A last hat-tip to the designers for creating an equal number of male and female character options for players to choose from, and including female characters who are just as badass and no-nonsense as their male counterparts. As a community, we should be demanding more of this from game designers so that we are being as inclusive as we can for both male and female gamers. Seeing Common Man Games integrate this into their design pleased us quite a bit.
Police Precinct is a solid game that I cannot say enough good things about. Easy rules, engaging gameplay, and outstanding theme all come together in a game that is great for both gamers and non-gamers alike. With the right adults moderating the game, this could even see play with teenagers as well. The mechanics are not groundbreaking in their originality, but they are implemented well within the framework of a cooperative game. Police Precinct is fun to play and stands up to multiple plays since the events that come up change from game to game.
If you’d like to get a copy of Police Precinct yourself, you can pick it up for about $60.
Final Score: 4 Stars – A great cooperative game with a theme that will stand alone in your collection.

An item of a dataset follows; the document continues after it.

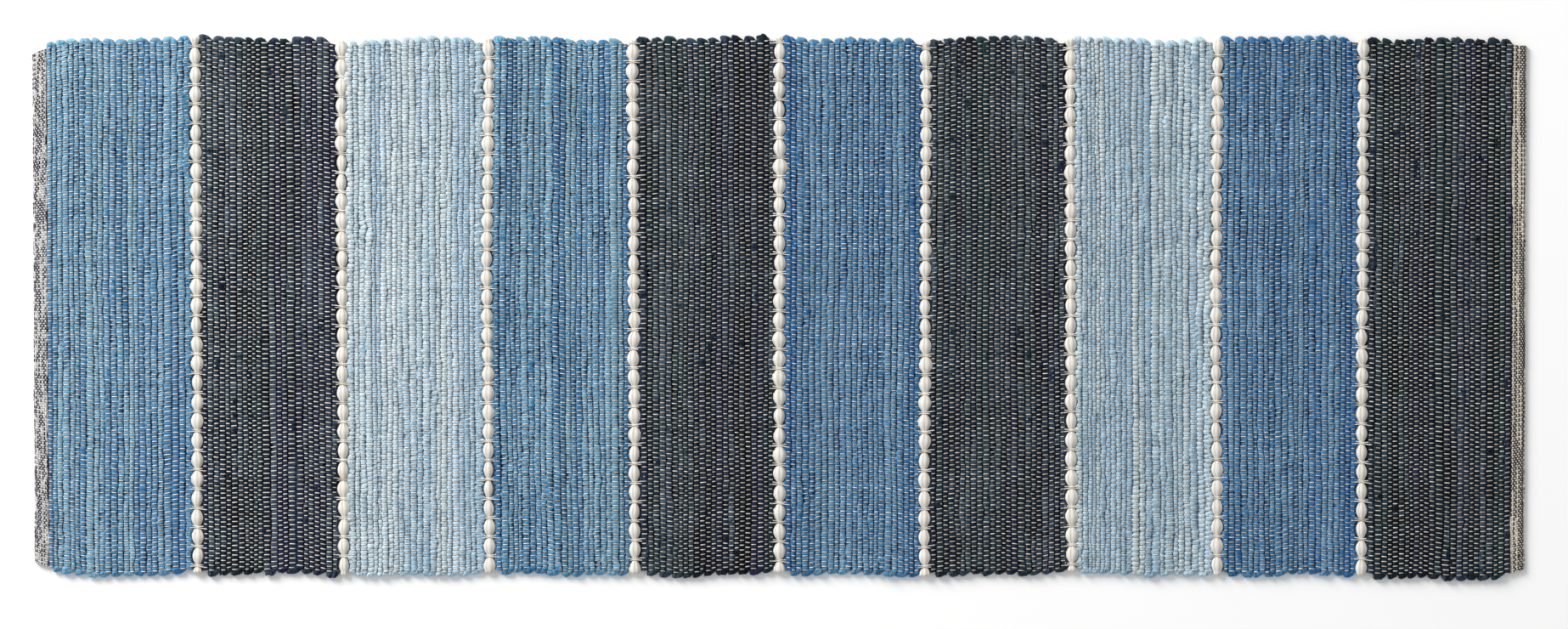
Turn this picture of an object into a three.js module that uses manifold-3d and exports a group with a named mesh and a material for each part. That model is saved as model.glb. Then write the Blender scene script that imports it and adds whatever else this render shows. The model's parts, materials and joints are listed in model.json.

• Simple and straightforward gameplay
• New twist on cooperative game
• Highly thematic
• Minimal Downtime
• Diversity in characters that can be chosen
• Art quality is spotty at times
•Some rules need to be written on cards, not in the rulebook
• Evidence collection mechanic is a bit repetitive
I need to play this. I have heard so many people love it and it’s a shame I’ve never tried it. especially considering how much I enjoy his Champions of Midgard.